The regenerative farming movement is relatively small, but it’s gained steam in recent years thanks to federal support and agribusinesses eager to align their supply chains and sustainability goals. Companies like CoverCress Inc., which is majority-owned by Bayer AG, are trying to get farmers to plant cover crops that can be used for sustainable aviation fuel.

But for now, the push for changing insurance rules still relies largely on farmers like Fuller and Rick Clark, a third-generation farmer from west central Indiana who has been uninsured for six years because he practices regenerative farming.

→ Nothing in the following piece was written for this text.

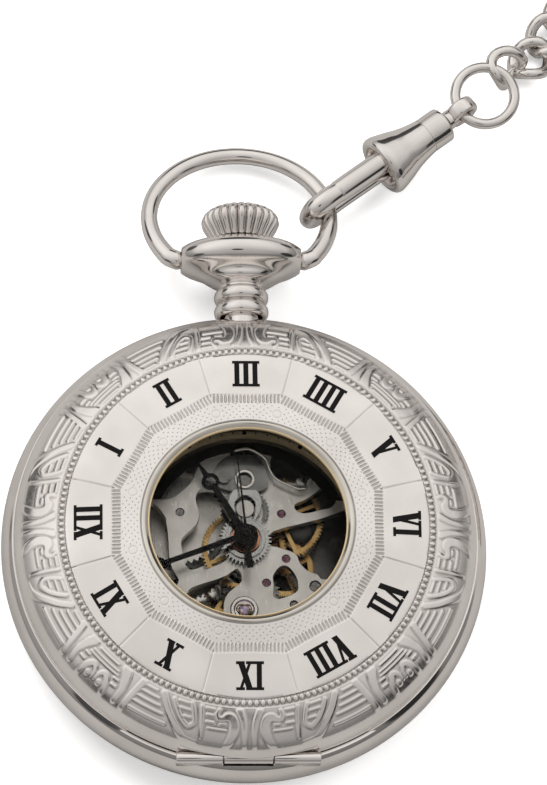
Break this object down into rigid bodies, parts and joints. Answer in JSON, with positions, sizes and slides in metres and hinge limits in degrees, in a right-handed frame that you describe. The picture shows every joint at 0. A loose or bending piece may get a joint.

When he’s not working his farm — which utilizes cover crops across all 7,000 acres — Clark teaches other farmers how to eliminate chemical fertilizers and use cover crops on their farms.

“We have to make sure the path towards change is an easy path,” Clark said. One of the biggest challenges uninsured farmers face is from their lending institution, which often requires them to have an insurance policy to continue receiving loans.

Clark testified in front of Congress in late 2022 on behalf of Regenerate America, a coalition that lobbies for agricultural reform, asking for the legislative reforms Schechinger said are necessary. The day after Clark testified, Congress passed the Inflation Reduction Act, President Joe Biden’s landmark climate law that includes a $19.5 billion investment into USDA conservation programs. He felt like he had a small part to play in that.

“At some point when you’re in there, you wonder if anybody’s even paying attention to what you’re saying,” Clark said. But then, “you feel like maybe your words don’t fall on deaf ears and maybe there are people who are truly paying attention.”